Quote exactly, and only, the lines of the material below from the line with "hub(-rear_half, rear_stem_y, -1);" through the line with "if empty is".

:: INPUT MATERIAL

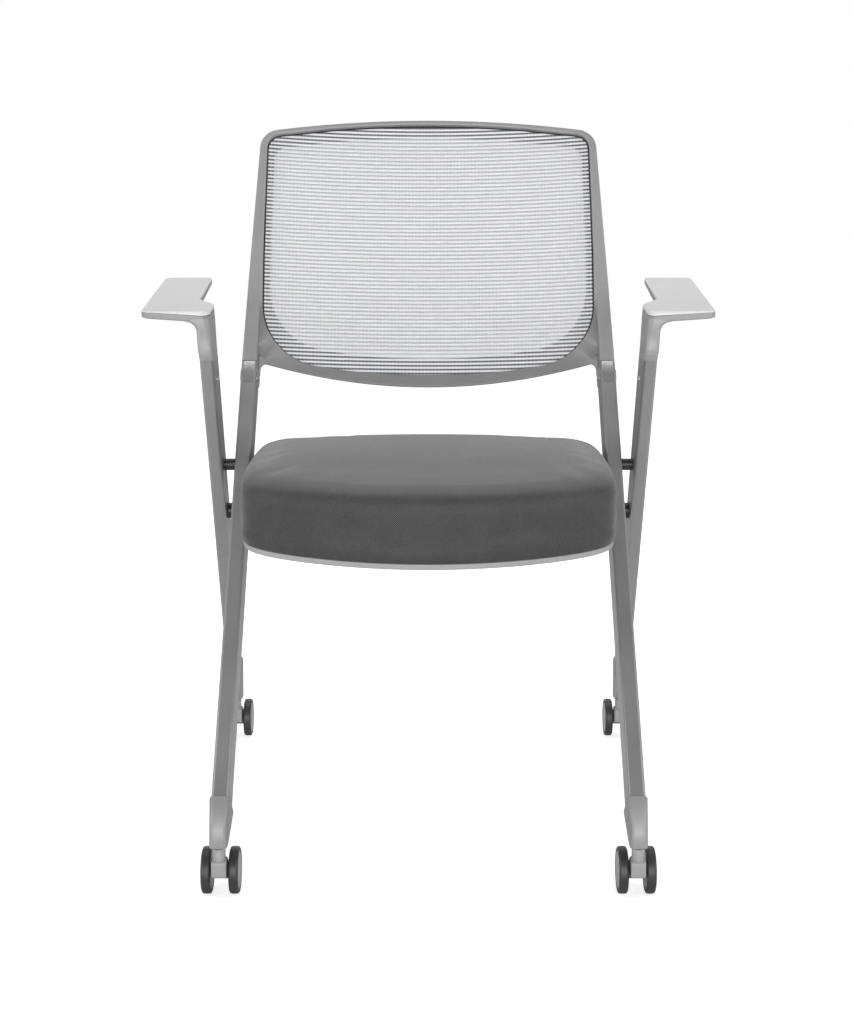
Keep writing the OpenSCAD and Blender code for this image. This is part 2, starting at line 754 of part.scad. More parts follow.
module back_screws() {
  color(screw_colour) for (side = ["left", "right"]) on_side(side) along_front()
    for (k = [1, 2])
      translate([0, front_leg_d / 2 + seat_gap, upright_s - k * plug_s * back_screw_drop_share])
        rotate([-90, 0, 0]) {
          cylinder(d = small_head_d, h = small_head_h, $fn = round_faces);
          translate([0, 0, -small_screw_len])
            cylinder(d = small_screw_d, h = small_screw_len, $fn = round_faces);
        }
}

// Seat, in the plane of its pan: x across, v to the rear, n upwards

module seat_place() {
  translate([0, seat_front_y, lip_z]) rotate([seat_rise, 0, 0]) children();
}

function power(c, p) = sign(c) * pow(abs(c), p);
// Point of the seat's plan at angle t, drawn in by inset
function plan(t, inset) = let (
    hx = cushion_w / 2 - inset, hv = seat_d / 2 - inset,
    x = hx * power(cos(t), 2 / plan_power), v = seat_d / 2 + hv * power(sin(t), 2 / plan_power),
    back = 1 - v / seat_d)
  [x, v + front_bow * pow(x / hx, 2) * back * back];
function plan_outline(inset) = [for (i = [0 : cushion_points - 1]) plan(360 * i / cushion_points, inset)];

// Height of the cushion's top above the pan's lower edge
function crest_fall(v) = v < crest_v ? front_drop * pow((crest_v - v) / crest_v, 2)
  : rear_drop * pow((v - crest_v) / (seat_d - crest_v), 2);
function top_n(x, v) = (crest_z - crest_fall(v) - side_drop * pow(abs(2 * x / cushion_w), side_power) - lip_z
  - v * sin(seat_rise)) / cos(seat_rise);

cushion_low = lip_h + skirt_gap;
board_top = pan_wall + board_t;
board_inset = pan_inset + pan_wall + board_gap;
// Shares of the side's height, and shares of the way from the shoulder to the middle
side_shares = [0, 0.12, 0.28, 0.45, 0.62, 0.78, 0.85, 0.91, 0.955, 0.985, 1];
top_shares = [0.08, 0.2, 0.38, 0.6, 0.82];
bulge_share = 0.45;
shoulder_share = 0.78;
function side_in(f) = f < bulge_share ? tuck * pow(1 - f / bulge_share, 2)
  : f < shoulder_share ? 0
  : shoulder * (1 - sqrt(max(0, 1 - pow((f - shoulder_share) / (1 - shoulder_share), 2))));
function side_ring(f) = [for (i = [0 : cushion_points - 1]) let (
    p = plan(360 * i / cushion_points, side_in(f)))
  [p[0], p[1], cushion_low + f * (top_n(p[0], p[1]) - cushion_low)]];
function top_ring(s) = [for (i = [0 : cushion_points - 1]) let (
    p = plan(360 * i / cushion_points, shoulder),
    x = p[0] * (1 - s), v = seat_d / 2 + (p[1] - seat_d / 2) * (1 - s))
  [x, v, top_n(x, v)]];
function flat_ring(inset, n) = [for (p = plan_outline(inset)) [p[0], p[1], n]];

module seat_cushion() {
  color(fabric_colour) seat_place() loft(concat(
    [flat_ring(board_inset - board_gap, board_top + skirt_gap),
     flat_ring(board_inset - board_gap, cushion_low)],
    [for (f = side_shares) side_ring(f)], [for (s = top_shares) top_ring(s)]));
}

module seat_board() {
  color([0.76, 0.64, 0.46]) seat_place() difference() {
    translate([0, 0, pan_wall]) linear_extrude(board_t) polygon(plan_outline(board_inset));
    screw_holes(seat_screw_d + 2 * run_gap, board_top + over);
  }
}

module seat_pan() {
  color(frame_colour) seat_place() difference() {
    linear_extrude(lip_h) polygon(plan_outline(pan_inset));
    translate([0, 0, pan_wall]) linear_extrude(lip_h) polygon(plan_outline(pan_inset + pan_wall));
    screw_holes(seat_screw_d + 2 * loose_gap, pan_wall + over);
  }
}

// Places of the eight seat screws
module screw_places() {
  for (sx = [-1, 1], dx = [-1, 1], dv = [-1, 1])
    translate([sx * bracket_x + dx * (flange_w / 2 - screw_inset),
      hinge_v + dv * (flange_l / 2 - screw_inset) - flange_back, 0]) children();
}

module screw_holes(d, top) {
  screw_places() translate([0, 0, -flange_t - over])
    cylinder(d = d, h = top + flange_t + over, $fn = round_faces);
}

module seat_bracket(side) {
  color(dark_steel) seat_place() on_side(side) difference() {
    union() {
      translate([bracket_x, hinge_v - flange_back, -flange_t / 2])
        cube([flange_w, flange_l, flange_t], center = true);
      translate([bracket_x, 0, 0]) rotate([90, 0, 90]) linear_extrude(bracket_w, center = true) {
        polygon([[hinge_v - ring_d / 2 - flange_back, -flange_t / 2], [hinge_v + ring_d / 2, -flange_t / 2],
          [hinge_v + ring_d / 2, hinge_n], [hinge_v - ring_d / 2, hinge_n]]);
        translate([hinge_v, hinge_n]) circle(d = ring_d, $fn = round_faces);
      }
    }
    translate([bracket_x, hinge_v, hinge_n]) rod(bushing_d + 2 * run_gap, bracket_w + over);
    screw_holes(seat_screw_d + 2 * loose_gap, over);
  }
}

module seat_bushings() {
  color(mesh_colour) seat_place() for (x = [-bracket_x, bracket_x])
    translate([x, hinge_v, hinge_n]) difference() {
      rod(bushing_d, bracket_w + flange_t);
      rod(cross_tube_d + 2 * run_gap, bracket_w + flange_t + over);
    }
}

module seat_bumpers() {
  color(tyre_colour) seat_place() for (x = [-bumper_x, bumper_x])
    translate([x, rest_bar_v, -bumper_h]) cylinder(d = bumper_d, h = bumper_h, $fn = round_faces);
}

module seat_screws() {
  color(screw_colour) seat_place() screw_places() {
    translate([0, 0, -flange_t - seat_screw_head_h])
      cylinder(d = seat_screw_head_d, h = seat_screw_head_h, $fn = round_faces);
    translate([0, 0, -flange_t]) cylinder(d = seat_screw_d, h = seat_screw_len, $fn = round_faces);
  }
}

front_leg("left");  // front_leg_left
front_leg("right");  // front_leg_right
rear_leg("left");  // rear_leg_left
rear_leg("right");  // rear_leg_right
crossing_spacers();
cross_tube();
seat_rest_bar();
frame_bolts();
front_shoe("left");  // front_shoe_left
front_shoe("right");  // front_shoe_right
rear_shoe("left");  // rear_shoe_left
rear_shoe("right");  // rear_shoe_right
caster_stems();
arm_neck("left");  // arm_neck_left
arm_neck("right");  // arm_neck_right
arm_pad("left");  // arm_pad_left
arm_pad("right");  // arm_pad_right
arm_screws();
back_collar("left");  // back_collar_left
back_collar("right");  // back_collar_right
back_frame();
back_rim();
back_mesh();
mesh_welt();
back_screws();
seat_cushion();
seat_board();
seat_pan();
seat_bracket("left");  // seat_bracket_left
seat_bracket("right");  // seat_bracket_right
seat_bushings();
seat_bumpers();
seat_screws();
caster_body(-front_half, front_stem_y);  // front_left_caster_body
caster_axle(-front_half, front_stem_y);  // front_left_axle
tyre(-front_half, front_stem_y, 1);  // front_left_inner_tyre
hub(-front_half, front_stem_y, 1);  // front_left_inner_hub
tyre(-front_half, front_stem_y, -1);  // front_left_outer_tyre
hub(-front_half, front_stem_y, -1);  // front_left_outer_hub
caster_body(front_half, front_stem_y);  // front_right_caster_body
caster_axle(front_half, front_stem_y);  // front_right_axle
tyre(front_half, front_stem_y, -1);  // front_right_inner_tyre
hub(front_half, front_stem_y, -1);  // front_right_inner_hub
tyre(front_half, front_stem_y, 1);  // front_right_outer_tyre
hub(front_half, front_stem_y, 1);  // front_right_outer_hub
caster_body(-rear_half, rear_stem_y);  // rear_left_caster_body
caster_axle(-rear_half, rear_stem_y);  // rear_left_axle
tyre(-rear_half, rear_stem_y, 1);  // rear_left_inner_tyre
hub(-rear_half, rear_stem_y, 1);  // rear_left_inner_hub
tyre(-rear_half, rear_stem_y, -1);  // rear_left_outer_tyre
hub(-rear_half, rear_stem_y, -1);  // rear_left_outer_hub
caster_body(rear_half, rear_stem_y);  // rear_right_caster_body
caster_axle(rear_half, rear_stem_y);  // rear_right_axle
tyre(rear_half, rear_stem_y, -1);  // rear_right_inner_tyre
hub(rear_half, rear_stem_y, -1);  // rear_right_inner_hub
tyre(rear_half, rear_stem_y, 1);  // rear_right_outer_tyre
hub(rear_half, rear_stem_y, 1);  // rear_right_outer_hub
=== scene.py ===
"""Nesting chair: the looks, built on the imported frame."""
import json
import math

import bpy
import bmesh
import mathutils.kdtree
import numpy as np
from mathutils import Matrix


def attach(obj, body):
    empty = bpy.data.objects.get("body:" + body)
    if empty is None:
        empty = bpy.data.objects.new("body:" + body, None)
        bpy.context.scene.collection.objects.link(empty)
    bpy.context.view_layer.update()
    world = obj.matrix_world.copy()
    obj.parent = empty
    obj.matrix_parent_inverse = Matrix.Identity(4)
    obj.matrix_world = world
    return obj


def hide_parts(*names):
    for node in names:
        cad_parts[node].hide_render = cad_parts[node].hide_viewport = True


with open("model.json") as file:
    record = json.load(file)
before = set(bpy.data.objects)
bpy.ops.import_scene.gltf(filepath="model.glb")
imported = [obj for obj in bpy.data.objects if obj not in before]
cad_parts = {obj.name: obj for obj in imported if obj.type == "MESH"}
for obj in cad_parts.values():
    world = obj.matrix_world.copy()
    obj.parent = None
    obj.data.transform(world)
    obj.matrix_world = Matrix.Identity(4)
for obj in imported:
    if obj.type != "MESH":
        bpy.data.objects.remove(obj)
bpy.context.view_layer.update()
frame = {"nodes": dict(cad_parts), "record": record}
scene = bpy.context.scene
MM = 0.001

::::
:: INPUT MATERIAL

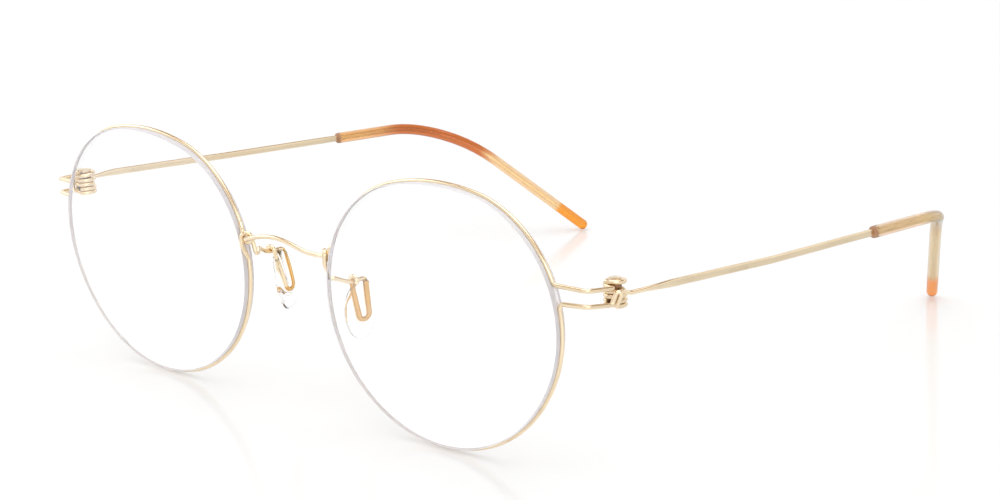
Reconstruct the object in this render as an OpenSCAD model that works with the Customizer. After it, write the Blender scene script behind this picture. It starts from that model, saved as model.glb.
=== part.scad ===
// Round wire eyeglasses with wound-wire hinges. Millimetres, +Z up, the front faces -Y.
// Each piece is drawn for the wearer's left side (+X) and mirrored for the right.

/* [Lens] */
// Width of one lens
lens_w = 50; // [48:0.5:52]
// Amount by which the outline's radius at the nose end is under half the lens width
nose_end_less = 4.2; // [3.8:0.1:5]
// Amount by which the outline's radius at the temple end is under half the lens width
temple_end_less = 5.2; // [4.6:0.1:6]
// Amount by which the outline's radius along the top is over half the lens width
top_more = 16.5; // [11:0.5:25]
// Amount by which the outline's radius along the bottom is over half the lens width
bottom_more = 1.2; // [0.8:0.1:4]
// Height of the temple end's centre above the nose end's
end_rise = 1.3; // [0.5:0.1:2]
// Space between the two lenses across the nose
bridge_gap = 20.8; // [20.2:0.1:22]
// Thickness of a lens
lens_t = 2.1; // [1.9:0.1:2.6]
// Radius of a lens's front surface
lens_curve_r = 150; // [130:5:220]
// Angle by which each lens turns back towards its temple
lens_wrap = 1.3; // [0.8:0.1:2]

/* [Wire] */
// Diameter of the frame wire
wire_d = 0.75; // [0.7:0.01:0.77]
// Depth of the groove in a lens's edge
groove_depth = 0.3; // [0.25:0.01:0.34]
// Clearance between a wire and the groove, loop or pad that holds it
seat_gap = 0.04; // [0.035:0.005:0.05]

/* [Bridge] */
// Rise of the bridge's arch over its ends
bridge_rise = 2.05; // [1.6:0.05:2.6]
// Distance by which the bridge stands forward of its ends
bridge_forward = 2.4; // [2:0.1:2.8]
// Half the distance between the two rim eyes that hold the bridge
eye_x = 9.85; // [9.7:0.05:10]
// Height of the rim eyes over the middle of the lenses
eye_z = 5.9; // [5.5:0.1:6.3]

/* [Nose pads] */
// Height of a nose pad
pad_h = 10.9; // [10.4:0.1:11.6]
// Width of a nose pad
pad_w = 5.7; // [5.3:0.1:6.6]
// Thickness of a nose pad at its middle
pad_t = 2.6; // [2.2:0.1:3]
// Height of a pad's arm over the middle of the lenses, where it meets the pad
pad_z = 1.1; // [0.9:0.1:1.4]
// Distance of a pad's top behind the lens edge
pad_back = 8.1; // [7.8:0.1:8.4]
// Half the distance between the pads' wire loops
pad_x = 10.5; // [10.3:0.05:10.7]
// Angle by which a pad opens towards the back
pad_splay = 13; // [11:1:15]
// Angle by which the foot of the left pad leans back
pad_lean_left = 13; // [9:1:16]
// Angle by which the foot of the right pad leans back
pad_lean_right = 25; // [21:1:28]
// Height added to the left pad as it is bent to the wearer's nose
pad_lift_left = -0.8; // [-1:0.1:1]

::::
:: INPUT MATERIAL

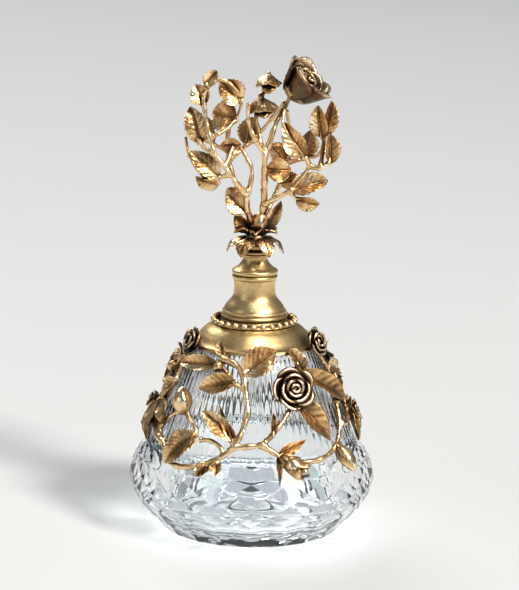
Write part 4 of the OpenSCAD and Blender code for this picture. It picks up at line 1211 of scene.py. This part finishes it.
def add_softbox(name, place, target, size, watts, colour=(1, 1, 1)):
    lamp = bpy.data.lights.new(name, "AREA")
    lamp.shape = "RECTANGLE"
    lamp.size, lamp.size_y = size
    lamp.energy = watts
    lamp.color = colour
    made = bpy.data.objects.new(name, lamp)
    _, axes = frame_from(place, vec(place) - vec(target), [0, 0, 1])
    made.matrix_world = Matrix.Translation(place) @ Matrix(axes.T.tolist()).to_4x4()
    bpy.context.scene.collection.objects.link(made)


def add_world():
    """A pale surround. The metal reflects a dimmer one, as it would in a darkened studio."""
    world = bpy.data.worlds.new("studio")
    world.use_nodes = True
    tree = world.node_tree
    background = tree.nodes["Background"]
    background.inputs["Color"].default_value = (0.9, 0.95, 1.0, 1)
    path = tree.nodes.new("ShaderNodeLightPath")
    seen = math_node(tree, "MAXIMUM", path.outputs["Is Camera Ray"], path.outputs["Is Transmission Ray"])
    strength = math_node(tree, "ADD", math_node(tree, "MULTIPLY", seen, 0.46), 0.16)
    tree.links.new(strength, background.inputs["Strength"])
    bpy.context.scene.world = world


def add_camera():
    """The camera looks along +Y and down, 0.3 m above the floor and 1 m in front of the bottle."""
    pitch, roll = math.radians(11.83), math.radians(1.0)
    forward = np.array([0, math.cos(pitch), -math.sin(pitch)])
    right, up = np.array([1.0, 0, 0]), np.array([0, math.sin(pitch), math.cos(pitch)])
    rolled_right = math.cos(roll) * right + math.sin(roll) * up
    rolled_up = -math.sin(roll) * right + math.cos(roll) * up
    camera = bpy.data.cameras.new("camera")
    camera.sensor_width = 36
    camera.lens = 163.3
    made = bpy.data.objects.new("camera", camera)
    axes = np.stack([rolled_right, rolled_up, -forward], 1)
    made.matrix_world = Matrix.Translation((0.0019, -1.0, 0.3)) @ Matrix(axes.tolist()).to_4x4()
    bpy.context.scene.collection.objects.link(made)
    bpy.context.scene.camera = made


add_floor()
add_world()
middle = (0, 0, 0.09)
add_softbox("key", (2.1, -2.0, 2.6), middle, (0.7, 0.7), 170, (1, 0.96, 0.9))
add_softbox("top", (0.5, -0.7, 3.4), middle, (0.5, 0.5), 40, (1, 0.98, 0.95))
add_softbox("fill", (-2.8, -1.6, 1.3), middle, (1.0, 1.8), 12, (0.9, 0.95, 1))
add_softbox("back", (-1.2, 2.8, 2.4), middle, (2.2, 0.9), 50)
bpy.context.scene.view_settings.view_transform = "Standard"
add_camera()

::::

**FINISHED EXERCISE**
hub(-rear_half, rear_stem_y, -1);  // rear_left_outer_hub
caster_body(rear_half, rear_stem_y);  // rear_right_caster_body
caster_axle(rear_half, rear_stem_y);  // rear_right_axle
tyre(rear_half, rear_stem_y, -1);  // rear_right_inner_tyre
hub(rear_half, rear_stem_y, -1);  // rear_right_inner_hub
tyre(rear_half, rear_stem_y, 1);  // rear_right_outer_tyre
hub(rear_half, rear_stem_y, 1);  // rear_right_outer_hub
=== scene.py ===
"""Nesting chair: the looks, built on the imported frame."""
import json
import math

import bpy
import bmesh
import mathutils.kdtree
import numpy as np
from mathutils import Matrix


def attach(obj, body):
    empty = bpy.data.objects.get("body:" + body)
    if empty is None:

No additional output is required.